REQUIREMENTS:
Your task is to copy the stretch of lines in the records below that begins with the line containing "Write the OpenSCAD" and ends with the line containing "length and width.", exactly as written, with nothing added.

DATASET EXTRACT:
----

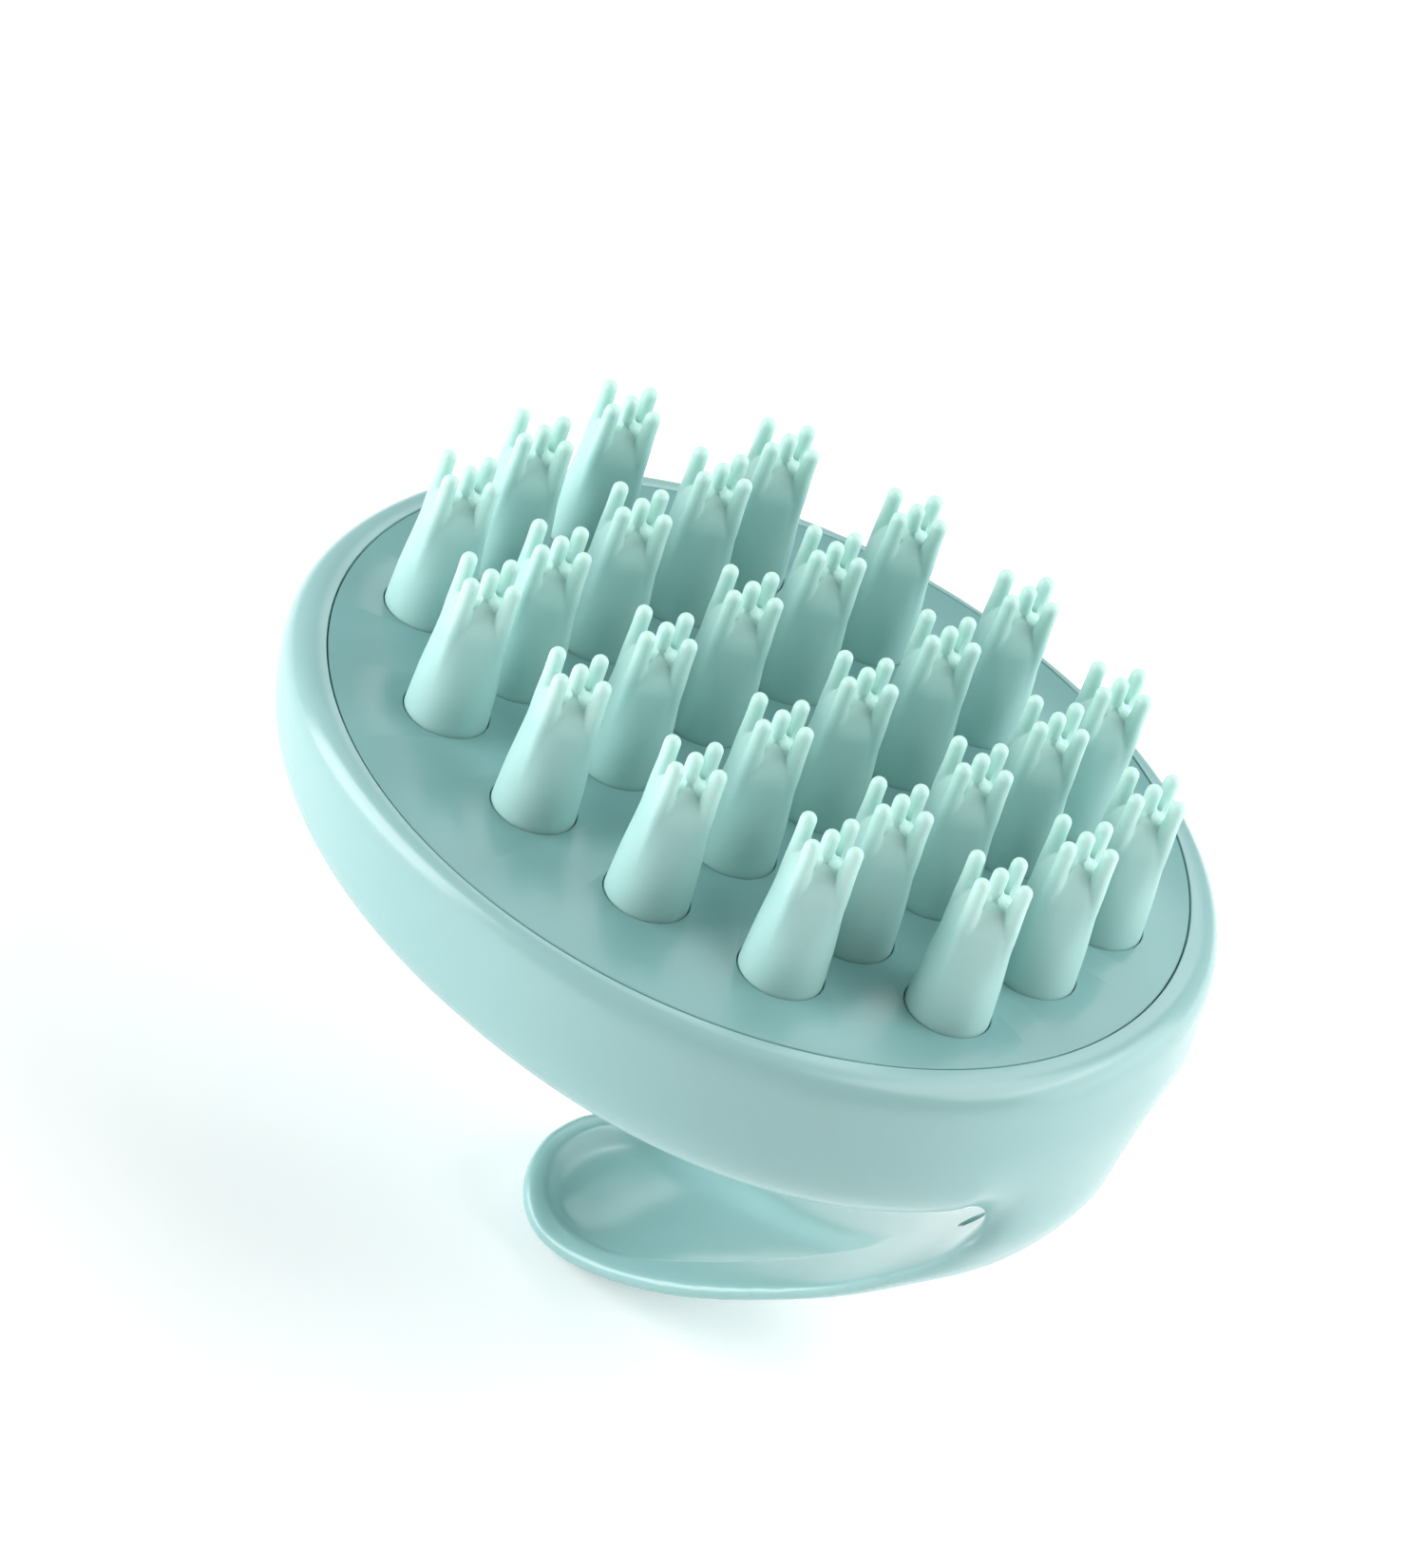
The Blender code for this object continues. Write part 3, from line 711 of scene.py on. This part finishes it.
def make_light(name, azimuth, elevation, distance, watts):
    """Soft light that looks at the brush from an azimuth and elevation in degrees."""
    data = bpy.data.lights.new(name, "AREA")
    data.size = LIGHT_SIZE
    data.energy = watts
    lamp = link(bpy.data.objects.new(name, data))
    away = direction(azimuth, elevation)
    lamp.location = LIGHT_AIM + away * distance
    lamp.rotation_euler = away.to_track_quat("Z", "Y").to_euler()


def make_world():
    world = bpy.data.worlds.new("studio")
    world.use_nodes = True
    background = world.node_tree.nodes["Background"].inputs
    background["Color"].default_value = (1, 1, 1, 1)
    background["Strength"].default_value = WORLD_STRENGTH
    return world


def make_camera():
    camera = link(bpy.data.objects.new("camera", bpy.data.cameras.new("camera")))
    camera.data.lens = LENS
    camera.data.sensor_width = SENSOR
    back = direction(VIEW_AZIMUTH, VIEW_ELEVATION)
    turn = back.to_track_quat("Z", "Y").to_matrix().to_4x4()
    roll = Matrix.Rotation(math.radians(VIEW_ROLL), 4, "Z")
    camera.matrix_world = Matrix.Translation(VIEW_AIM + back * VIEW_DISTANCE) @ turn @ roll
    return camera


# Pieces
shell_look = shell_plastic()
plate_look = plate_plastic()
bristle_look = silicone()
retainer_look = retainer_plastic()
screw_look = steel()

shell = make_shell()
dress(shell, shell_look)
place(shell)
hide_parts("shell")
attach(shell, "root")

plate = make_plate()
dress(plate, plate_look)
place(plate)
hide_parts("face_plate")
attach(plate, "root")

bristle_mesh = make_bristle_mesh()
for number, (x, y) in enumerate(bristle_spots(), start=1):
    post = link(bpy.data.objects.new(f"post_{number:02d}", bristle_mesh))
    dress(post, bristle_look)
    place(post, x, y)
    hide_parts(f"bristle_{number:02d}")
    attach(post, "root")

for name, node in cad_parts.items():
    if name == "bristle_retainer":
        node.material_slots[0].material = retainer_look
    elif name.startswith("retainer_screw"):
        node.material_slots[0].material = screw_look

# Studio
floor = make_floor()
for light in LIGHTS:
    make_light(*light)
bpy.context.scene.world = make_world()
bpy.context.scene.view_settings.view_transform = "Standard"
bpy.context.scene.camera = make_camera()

----

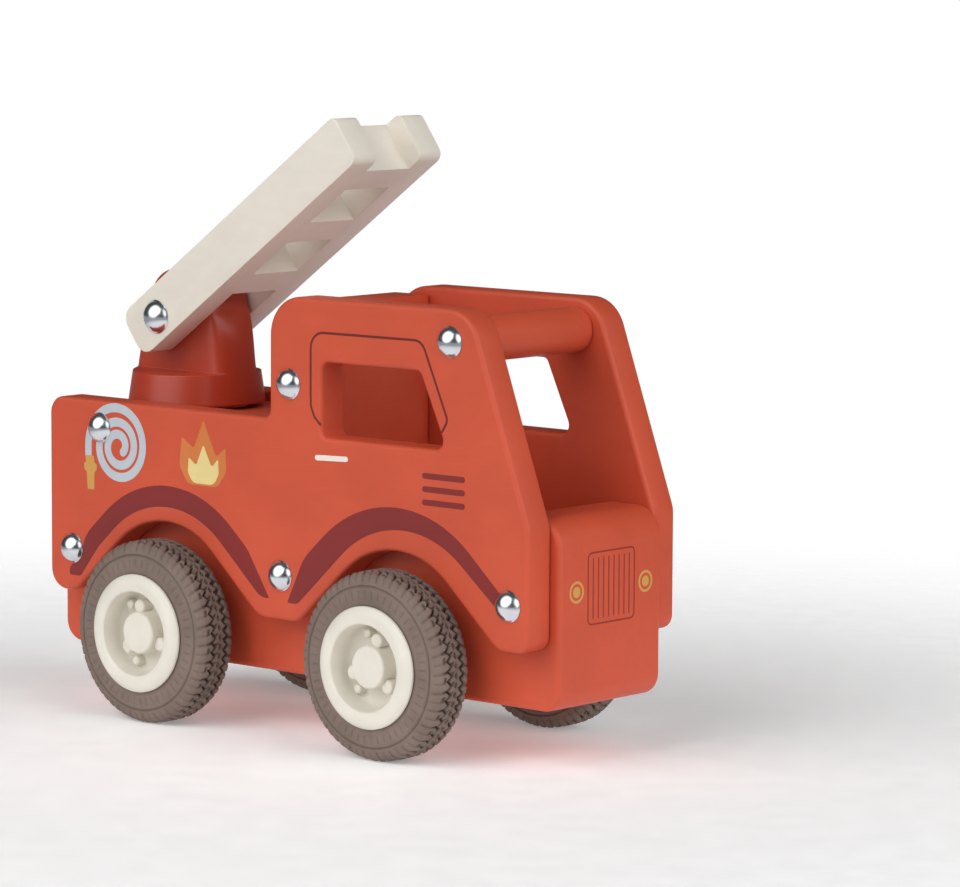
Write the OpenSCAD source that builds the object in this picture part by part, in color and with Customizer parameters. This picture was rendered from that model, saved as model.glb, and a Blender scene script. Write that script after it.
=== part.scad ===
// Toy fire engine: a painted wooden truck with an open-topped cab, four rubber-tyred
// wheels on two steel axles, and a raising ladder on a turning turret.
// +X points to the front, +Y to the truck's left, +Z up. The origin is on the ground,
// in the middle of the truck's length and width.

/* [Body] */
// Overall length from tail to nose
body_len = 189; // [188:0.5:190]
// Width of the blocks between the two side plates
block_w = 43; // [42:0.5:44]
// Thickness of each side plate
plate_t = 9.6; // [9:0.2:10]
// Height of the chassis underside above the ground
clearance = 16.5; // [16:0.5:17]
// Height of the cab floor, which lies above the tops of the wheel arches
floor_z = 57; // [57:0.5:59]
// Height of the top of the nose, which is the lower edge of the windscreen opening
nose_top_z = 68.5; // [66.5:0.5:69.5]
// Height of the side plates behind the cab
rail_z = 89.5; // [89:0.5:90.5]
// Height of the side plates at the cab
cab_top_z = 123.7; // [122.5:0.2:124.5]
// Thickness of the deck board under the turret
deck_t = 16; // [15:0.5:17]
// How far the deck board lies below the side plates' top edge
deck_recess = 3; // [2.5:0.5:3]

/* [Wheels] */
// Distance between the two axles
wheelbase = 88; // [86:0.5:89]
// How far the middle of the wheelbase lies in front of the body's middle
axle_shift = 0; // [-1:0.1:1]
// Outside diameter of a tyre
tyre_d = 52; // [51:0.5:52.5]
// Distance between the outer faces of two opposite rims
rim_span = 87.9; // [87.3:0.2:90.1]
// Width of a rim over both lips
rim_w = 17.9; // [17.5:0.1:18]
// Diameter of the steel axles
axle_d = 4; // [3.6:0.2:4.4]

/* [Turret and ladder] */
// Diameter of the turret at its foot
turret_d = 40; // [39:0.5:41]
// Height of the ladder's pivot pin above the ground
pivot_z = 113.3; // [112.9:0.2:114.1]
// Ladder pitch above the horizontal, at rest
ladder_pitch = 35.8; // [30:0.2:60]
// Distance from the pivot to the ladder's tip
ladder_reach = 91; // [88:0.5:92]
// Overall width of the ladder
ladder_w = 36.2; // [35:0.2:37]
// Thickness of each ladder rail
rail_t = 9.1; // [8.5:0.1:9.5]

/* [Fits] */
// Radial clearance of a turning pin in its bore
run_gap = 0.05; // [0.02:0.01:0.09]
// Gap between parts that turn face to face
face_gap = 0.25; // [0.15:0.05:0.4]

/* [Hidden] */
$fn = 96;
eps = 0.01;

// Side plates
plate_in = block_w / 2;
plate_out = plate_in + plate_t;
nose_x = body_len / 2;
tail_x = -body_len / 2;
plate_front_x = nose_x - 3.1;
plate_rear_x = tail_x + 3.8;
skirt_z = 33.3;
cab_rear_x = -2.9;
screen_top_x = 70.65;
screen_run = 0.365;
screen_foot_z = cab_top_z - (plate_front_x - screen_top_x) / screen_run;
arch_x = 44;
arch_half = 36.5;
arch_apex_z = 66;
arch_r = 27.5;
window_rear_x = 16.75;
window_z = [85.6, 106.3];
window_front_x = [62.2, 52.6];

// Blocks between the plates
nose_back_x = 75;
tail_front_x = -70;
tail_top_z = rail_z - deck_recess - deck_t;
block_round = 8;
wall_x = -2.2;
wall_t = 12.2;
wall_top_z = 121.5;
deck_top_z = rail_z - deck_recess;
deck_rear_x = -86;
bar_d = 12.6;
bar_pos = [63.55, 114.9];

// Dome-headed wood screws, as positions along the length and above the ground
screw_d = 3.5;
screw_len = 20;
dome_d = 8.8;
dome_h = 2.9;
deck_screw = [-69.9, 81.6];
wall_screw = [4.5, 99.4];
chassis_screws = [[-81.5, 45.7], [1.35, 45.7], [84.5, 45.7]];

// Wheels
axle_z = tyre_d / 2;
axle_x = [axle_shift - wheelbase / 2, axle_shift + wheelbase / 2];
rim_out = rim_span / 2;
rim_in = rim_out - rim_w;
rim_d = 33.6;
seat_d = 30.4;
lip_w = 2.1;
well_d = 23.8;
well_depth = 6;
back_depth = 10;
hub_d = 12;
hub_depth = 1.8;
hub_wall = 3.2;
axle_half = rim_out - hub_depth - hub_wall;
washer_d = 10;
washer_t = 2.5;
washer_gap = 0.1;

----

SOLUTION TO THIS TASK:
Write the OpenSCAD source that builds the object in this picture part by part, in color and with Customizer parameters. This picture was rendered from that model, saved as model.glb, and a Blender scene script. Write that script after it.
=== part.scad ===
// Toy fire engine: a painted wooden truck with an open-topped cab, four rubber-tyred
// wheels on two steel axles, and a raising ladder on a turning turret.
// +X points to the front, +Y to the truck's left, +Z up. The origin is on the ground,
// in the middle of the truck's length and width.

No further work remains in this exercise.